Development directors are not fundraising robots, but living, breathing people (with families who would love to see them) that need time to recover. There are some very simple ways to take care of your development director:
Make flexible working hours the normal. When they are attending late night events, maybe schedule the finance committee meeting at 2pm, and expect to see your development director in the office around noon. When they work over the weekend, don't expect to see them until Tuesday (or Wednesday). Also know that that flexible working hours doesn't mean that they're using all their PTO. It's their normal working schedule.
Pay them enough. We have heard so often how hard it is to pay your staff more money when foundations don't want to fund salaries, and there are more and more babies who need to be fed. But babies cannot be fed if you can't meet your fundraising goals because you have a new development director every other year. Prioritizing the people who make the work happen has an exponentially positive affect on your staff's outputs. For your development director, you need to pay them for their expertise, dedication and time if you want them to stay. And you need them to stay to meet your goals to feed those hungry babies.
Give them support.
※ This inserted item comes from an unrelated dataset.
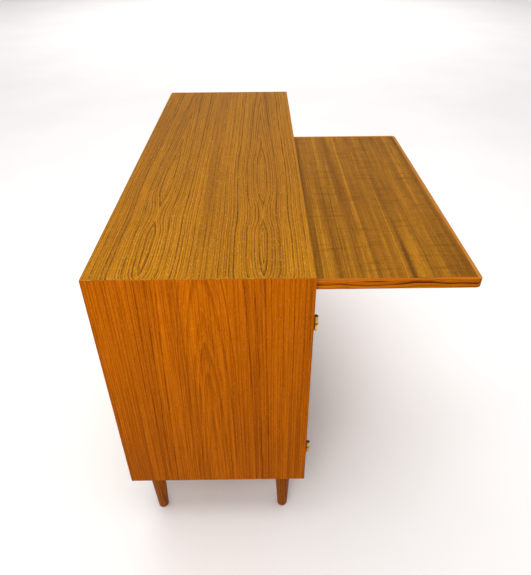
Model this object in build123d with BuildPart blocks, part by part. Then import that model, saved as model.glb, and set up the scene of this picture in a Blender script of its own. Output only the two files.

I've heard more times than I can count after a successful fundraising year, goals are increased, but the development director isn't given more support. They aren't given another staff member, more prospects or more board support to do it. Managing expectations and giving as many resources to your development director to succeed as you can really makes all the difference.
There are many more ways an organization can support their development director. These are just a few ideas to consider. When in doubt, having an honest conversation about the needs of your development director will tell you what to do. Nonprofits make the world a better place, and the people who show up to work every day are the reason why they can. Let's start taking care of our staff as much as we take care of our clients.